Mainline Protestants once ran the country. Community leaders filled their churches. Their theologians, like Reinhold Niebuhr, influenced Cold War foreign policies. Their predecessors helped found the country. Fourteen signers of the Constitution were Episcopalians; 11 were Presbyterians.
But the influence of mainline Protestants on American religion, politics and culture has waned since evangelicals started their rise in the middle of the 20th century. According to a 2004 University of Akron survey, 26 percent of Americans call themselves evangelicals, compared with 16 percent self-described mainline Protestants. You couldn't have imagined those figures 50 years ago. (Evangelicals emphasize a literal reading of Scripture and personal evangelism; mainliners read Scripture more broadly and are less likely to proselytize.)
Popular culture
Evangelicals have done several things right, starting with taking Jesus' message of love and redemption to people in a way they can understand. That includes borrowing from the popular culture, just as Martin Luther did when he got sick of Gregorian chants and started writing hymns that spoke to people in their native tongue.
Now, I'm not saying mainline ministers should start showing up in Hawaiian shirts on Sundays, as the Rev. Rick Warren does at his California Saddlebrook Church, the quintessential mega-church. But it does mean innovatively taking the Bible out of the pulpit and into the crowd, making worship relevant to people's lives.

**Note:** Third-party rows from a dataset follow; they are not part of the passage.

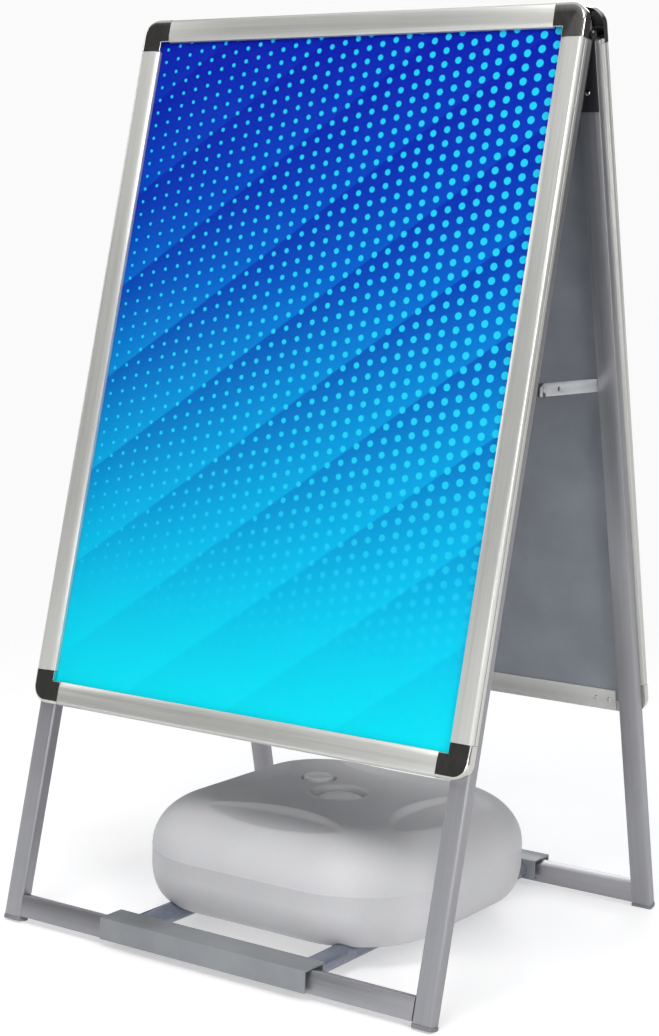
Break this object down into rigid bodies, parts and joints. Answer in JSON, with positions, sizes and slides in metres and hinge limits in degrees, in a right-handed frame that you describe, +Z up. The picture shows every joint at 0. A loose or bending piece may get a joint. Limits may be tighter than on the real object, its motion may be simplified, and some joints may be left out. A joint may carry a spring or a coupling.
{
  "type": "sandwich board",
  "caption": "Double-sided pavement sign with hinged snap frames, hooked side stays and a water ballast tank on a cradle.",
  "frame": {"origin": "on the floor, at the centre of the footprint", "axes": "+Z up; +X to the right seen from the front; the front frame faces -Y; the hinge line runs along X"},
  "size_m": [0.632, 0.58, 1.1239],
  "materials": {
    "anodised_rail": "satin anodised, brushed along the rail",
    "leg_silver": "satin anodised tube",
    "chrome": "polished",
    "grey_steel": "silver-grey powder coat",
    "tube_paint": "glossy blue-grey paint",
    "zinc_steel": "zinc plated",
    "spring_steel": "bright",
    "sheet_grey": "fine satin",
    "black_plate": "matte black",
    "cap_grey": "fine moulded grain",
    "poster_print": "printed sheet",
    "clear_sheet": "clear anti-glare plastic",
    "tank_plastic": "blow-moulded, satin",
    "rubber_seal": "soft"
  },
  "bodies": {
    "front_frame": {"front_leg_left": "leg_silver", "front_leg_right": "leg_silver", "front_crossbar": "leg_silver", "front_foot_caps": "cap_grey", "front_base_left": "anodised_rail", "front_base_right": "anodised_rail", "front_base_top": "anodised_rail", "front_base_bottom": "anodised_rail", "front_snap_springs": "spring_steel", "front_corners": "chrome", "front_back_sheet": "sheet_grey", "front_poster": "poster_print", "front_cover_sheet": "clear_sheet", "front_head_plate": "black_plate", "front_frame_rivets": "chrome", "front_hinge_leaves": "black_plate", "hinge_pins": "chrome", "stay_rivets_front": "chrome"},
    "rear_frame": {"rear_leg_left": "leg_silver", "rear_leg_right": "leg_silver", "rear_crossbar": "leg_silver", "rear_foot_caps": "cap_grey", "rear_base_left": "anodised_rail", "rear_base_right": "anodised_rail", "rear_base_top": "anodised_rail", "rear_base_bottom": "anodised_rail", "rear_snap_springs": "spring_steel", "rear_corners": "chrome", "rear_back_sheet": "sheet_grey", "rear_poster": "poster_print", "rear_cover_sheet": "clear_sheet", "rear_head_plate": "black_plate", "rear_frame_rivets": "chrome", "rear_hinge_leaves": "black_plate", "stay_rivets_rear": "chrome"},
    "front_left_rail": {"front_snap_left": "anodised_rail"},
    "front_right_rail": {"front_snap_right": "anodised_rail"},
    "front_top_rail": {"front_snap_top": "anodised_rail"},
    "front_bottom_rail": {"front_snap_bottom": "anodised_rail"},
    "rear_left_rail": {"rear_snap_left": "anodised_rail"},
    "rear_right_rail": {"rear_snap_right": "anodised_rail"},
    "rear_top_rail": {"rear_snap_top": "anodised_rail"},
    "rear_bottom_rail": {"rear_snap_bottom": "anodised_rail"},
    "stay_arm_left": {"stay_arm_left": "zinc_steel", "stay_stud_left": "chrome"},
    "stay_hook_left": {"stay_hook_left": "zinc_steel"},
    "stay_arm_right": {"stay_arm_right": "zinc_steel", "stay_stud_right": "chrome"},
    "stay_hook_right": {"stay_hook_right": "zinc_steel"},
    "cradle": {"front_channel": "grey_steel", "rear_channel": "grey_steel", "cradle_tube_left": "tube_paint", "cradle_tube_right": "tube_paint"},
    "tank": {"tank_shell": "tank_plastic", "filler_neck": "tank_plastic", "centre_plug": "tank_plastic"},
    "cap": {"filler_cap": "tank_plastic", "filler_seal": "rubber_seal"}
  },
  "joints": [
    {"name": "rear_frame_fold", "type": "hinge", "parent": "front_frame", "child": "rear_frame", "pos_m": [0, 0, 1.08902], "axis": [-1, 0, 0], "range_deg": [0, 0.2]},
    {"name": "front_left_rail_open", "type": "hinge", "parent": "front_frame", "child": "front_left_rail", "pos_m": [-0.3135, -0.02545, 1.09523], "axis": [0, -0.2368, -0.9715], "range_deg": [0, 95]},
    {"name": "front_right_rail_open", "type": "hinge", "parent": "front_frame", "child": "front_right_rail", "pos_m": [0.3135, -0.02545, 1.09523], "axis": [0, 0.2368, 0.9715], "range_deg": [0, 95]},
    {"name": "front_top_rail_open", "type": "hinge", "parent": "front_frame", "child": "front_top_rail", "pos_m": [0, -0.01918, 1.12097], "axis": [-1, 0, 0], "range_deg": [0, 95]},
    {"name": "front_bottom_rail_open", "type": "hinge", "parent": "front_frame", "child": "front_bottom_rail", "pos_m": [0, -0.22617, 0.27184], "axis": [1, 0, 0], "range_deg": [0, 95]},
    {"name": "rear_left_rail_open", "type": "hinge", "parent": "rear_frame", "child": "rear_left_rail", "pos_m": [-0.3135, 0.02545, 1.09523], "axis": [0, -0.2368, 0.9715], "range_deg": [0, 95]},
    {"name": "rear_right_rail_open", "type": "hinge", "parent": "rear_frame", "child": "rear_right_rail", "pos_m": [0.3135, 0.02545, 1.09523], "axis": [0, 0.2368, -0.9715], "range_deg": [0, 95]},
    {"name": "rear_top_rail_open", "type": "hinge", "parent": "rear_frame", "child": "rear_top_rail", "pos_m": [0, 0.01918, 1.12097], "axis": [1, 0, 0], "range_deg": [0, 95]},
    {"name": "rear_bottom_rail_open", "type": "hinge", "parent": "rear_frame", "child": "rear_bottom_rail", "pos_m": [0, 0.22617, 0.27184], "axis": [-1, 0, 0], "range_deg": [0, 95]},
    {"name": "stay_arm_left_swing", "type": "hinge", "parent": "front_frame", "child": "stay_arm_left", "pos_m": [0, -0.10782, 0.68852], "axis": [-1, 0, 0], "range_deg": [0, 90]},
    {"name": "stay_hook_left_lift", "type": "hinge", "parent": "rear_frame", "child": "stay_hook_left", "pos_m": [0, 0.10782, 0.68852], "axis": [-1, 0, 0], "range_deg": [0, 74]},
    {"name": "stay_arm_right_swing", "type": "hinge", "parent": "front_frame", "child": "stay_arm_right", "pos_m": [0, -0.10782, 0.68852], "axis": [-1, 0, 0], "range_deg": [0, 90]},
    {"name": "stay_hook_right_lift", "type": "hinge", "parent": "rear_frame", "child": "stay_hook_right", "pos_m": [0, 0.10782, 0.68852], "axis": [-1, 0, 0], "range_deg": [0, 74]},
    {"name": "cradle_slide", "type": "slide", "parent": "front_frame", "child": "cradle", "axis": [1, 0, 0], "range_m": [-0.13, 0.13]},
    {"name": "tank_lift", "type": "slide", "parent": "cradle", "child": "tank", "axis": [0, 0, 1], "range_m": [0, 0.04]},
    {"name": "filler_cap_turn", "type": "hinge", "parent": "tank", "child": "cap", "pos_m": [-0.062, 0.042, 0.17], "axis": [0, 0, 1], "range_deg": [0, 270]}
  ]
}
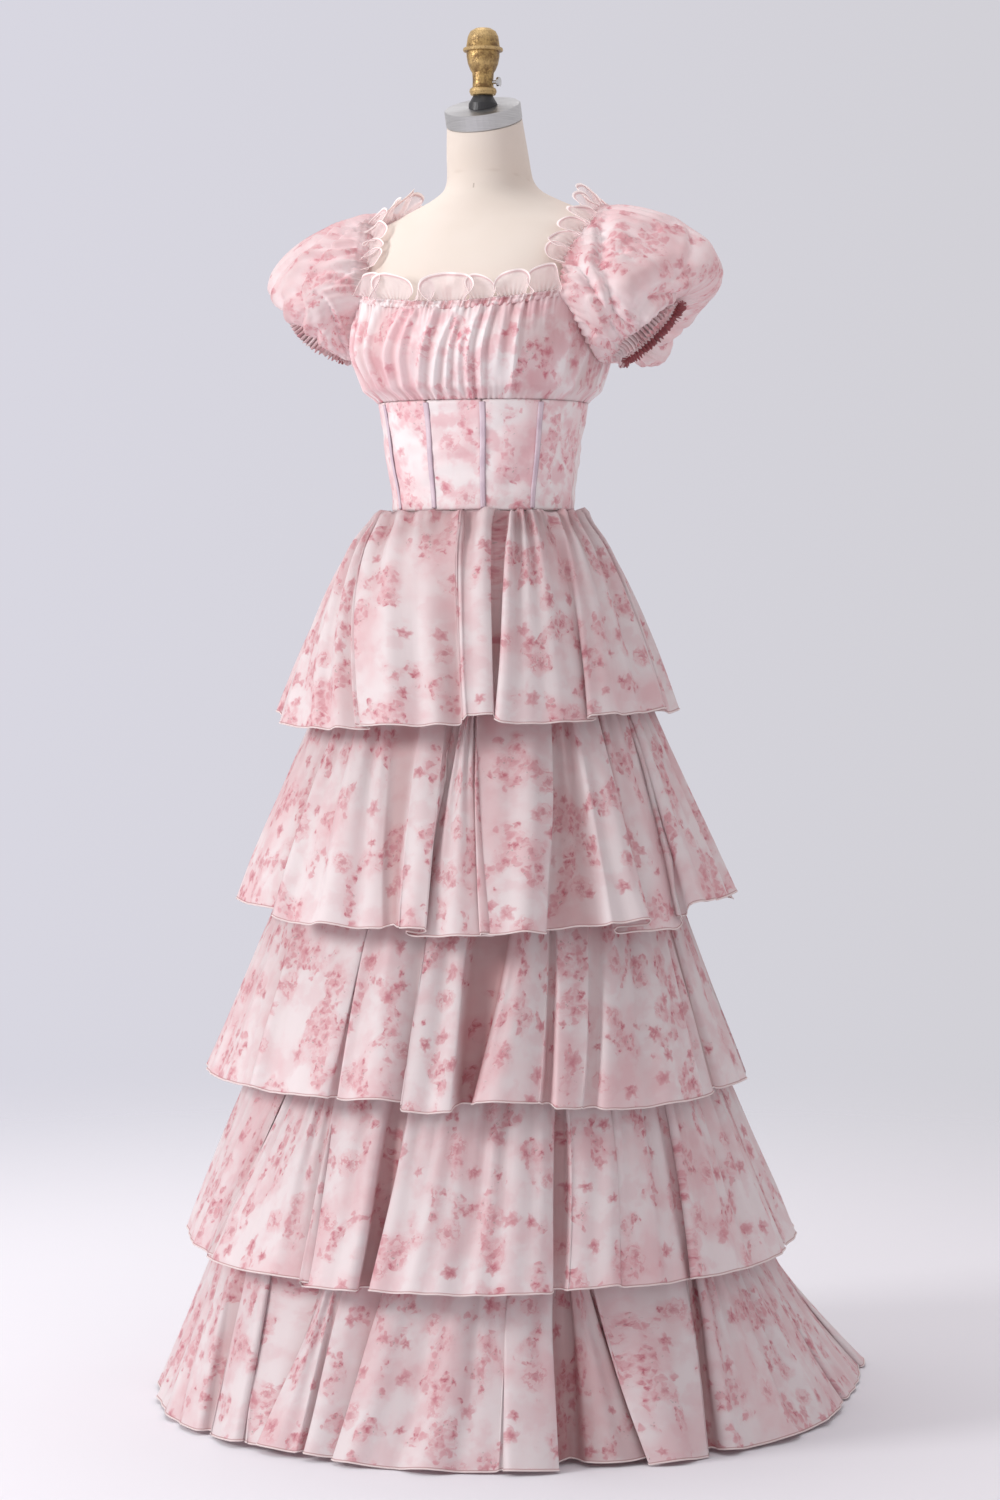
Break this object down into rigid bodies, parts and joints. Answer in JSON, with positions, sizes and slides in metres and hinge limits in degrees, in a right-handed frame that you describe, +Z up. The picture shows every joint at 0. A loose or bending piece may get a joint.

"Be in conversation with the culture," is the way Austin Presbyterian Theological Seminary professor Cynthia Rigby summarizes the challenge.
Evangelicals also bring passion to their beliefs, a fervor about their religious and political values that many mainliners lack. Mainline Protestants need to do a better job "giving witness to their beliefs," Rigby says, if they want to stay abreast of evangelicals' influence on American life.
Then there's the sense of community that evangelicals and their mega-churches create. Churches like Prestonwood Baptist in suburban Dallas offer everything from coffee shops to exercise facilities to small fellowship groups.
Mainline Protestants still have plenty to contribute to America's culture and politics. In fact, they have a duty to do so. Conservative evangelicals shouldn't be the only religious folk shaping America's values.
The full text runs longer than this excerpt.